>> START

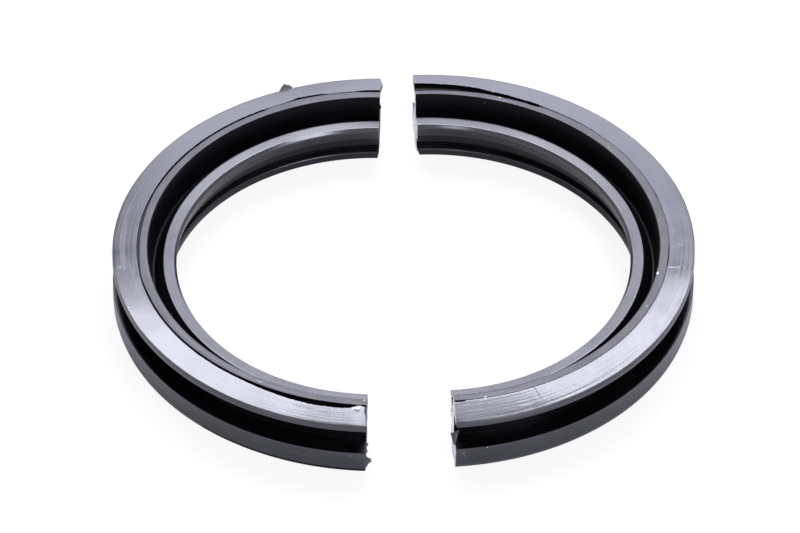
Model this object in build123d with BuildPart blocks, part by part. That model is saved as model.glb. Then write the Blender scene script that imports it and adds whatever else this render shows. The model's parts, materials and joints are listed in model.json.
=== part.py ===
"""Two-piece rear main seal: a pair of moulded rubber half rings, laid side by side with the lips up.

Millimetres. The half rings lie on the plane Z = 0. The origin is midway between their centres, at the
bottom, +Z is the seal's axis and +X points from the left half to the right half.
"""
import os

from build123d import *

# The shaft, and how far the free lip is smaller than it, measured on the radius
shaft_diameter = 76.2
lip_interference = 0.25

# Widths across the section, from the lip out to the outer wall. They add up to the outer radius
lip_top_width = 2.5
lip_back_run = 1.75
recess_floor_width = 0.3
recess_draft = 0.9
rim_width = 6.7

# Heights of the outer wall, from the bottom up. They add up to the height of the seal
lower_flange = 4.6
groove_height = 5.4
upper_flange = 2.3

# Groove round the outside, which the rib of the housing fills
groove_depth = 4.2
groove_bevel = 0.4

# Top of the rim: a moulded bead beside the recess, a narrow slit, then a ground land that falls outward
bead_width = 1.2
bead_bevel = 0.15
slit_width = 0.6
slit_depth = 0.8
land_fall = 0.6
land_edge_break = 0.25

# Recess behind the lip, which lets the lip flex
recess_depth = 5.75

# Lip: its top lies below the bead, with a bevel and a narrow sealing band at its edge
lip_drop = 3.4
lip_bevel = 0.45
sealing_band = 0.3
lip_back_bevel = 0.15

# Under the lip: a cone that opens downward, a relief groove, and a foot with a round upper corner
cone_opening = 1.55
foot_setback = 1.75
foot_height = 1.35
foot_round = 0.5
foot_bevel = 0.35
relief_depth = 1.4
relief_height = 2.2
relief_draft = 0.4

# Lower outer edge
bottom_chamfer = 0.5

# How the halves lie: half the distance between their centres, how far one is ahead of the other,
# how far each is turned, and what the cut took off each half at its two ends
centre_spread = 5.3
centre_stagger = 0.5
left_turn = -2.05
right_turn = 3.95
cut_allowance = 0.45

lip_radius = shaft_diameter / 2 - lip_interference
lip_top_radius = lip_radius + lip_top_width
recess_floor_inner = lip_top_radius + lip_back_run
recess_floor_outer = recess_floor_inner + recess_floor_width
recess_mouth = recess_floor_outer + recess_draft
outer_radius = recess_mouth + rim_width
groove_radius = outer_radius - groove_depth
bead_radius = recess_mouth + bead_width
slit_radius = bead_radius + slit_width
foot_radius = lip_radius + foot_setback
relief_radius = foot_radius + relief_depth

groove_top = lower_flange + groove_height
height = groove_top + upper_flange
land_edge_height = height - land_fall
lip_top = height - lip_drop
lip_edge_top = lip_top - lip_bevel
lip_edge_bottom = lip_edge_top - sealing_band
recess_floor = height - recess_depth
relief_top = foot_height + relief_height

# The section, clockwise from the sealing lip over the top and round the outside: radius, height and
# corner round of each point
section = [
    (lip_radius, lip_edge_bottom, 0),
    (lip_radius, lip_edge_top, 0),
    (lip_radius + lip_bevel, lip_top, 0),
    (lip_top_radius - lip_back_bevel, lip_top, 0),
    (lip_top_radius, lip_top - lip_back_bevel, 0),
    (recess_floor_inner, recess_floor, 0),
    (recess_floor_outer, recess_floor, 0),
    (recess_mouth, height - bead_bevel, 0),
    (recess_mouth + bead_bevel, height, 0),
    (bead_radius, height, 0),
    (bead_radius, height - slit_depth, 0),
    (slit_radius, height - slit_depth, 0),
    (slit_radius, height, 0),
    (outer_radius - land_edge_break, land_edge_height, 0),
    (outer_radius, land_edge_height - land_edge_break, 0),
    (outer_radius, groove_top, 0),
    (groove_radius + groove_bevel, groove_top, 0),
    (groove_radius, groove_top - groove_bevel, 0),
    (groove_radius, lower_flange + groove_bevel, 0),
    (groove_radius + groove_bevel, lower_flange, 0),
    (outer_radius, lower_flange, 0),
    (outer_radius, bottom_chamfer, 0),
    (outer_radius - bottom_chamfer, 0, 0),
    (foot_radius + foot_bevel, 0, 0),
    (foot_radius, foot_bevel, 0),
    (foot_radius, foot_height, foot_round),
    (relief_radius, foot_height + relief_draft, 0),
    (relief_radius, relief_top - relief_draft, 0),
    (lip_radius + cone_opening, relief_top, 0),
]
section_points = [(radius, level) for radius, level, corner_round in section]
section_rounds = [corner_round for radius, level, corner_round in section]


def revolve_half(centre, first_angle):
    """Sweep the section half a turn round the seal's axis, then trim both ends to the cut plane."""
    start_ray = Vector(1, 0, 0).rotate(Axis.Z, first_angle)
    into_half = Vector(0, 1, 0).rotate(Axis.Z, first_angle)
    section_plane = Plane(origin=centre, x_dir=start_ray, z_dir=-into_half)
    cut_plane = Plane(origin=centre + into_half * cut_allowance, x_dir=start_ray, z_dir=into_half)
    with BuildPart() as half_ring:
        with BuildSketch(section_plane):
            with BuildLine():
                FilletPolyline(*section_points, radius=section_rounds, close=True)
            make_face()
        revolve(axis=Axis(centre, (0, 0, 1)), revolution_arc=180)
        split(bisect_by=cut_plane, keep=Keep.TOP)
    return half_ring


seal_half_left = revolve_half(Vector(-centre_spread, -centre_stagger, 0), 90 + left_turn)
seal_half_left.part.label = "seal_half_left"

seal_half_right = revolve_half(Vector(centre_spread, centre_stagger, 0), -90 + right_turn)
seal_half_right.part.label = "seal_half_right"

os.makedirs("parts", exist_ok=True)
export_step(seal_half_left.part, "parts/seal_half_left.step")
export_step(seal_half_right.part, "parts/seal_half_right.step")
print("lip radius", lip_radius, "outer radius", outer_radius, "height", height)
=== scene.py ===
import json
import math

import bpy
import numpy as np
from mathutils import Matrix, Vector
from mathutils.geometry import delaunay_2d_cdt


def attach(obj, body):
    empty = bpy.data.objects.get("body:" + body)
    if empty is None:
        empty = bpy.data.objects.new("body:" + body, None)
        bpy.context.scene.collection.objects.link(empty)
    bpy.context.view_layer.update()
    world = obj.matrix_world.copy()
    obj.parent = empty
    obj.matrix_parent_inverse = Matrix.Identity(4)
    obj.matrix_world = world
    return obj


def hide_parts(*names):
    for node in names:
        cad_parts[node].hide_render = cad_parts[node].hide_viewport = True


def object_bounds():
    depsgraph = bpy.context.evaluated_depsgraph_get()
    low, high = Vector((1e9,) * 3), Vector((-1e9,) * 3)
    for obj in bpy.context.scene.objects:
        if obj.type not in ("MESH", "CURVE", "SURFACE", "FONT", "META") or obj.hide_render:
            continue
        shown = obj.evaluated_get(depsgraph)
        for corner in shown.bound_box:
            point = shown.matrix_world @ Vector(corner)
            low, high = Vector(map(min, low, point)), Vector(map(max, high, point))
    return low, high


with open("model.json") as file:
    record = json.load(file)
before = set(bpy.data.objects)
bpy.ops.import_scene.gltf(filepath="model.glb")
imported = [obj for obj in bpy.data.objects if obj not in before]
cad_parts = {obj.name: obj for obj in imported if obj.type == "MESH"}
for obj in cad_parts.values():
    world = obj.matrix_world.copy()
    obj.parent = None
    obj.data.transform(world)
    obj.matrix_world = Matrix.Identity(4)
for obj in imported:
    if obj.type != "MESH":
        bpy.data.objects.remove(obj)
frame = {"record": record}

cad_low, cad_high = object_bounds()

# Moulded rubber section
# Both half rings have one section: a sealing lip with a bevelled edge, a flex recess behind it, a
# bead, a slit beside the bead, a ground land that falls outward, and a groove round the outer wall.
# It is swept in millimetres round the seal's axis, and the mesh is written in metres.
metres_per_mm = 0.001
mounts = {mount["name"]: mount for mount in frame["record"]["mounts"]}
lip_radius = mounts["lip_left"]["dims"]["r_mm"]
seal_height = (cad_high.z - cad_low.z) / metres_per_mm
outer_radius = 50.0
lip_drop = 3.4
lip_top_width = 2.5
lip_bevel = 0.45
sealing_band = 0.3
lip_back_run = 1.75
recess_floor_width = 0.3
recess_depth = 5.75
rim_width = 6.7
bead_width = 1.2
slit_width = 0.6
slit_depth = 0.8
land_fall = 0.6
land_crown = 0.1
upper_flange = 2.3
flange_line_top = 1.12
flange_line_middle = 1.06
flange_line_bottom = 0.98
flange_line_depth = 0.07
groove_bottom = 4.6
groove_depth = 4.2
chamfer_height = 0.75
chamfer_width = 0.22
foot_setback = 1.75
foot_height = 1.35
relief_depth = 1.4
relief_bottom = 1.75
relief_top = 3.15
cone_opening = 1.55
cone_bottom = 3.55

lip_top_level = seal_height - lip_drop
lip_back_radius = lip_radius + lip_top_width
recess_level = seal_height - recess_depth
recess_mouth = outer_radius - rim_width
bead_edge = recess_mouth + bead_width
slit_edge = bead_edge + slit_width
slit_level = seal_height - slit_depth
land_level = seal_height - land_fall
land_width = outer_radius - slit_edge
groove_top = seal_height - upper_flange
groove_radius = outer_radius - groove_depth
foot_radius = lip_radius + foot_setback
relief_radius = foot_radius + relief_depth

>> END

**TASK TO CARRY OUT**
Repeat, exactly and only, the lines from the beginning of the material through the line that contains "the lips up.".

**SOLUTION TO THIS TASK**
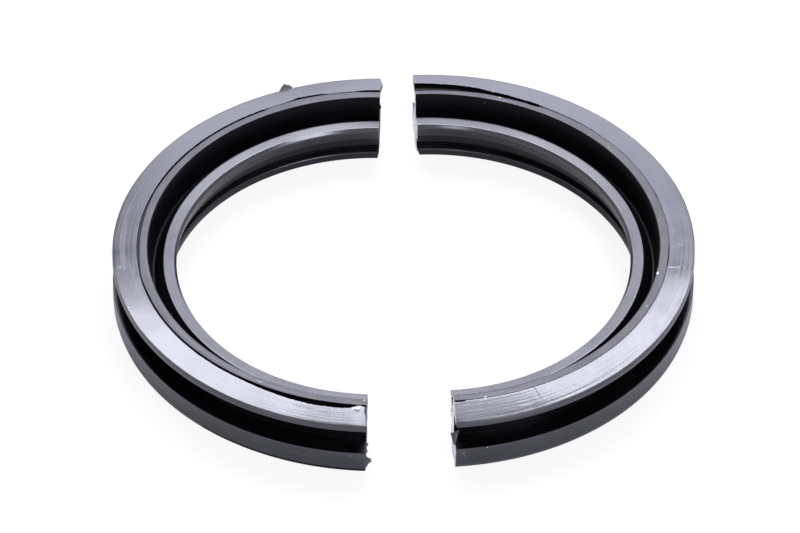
Model this object in build123d with BuildPart blocks, part by part. That model is saved as model.glb. Then write the Blender scene script that imports it and adds whatever else this render shows. The model's parts, materials and joints are listed in model.json.
=== part.py ===
"""Two-piece rear main seal: a pair of moulded rubber half rings, laid side by side with the lips up.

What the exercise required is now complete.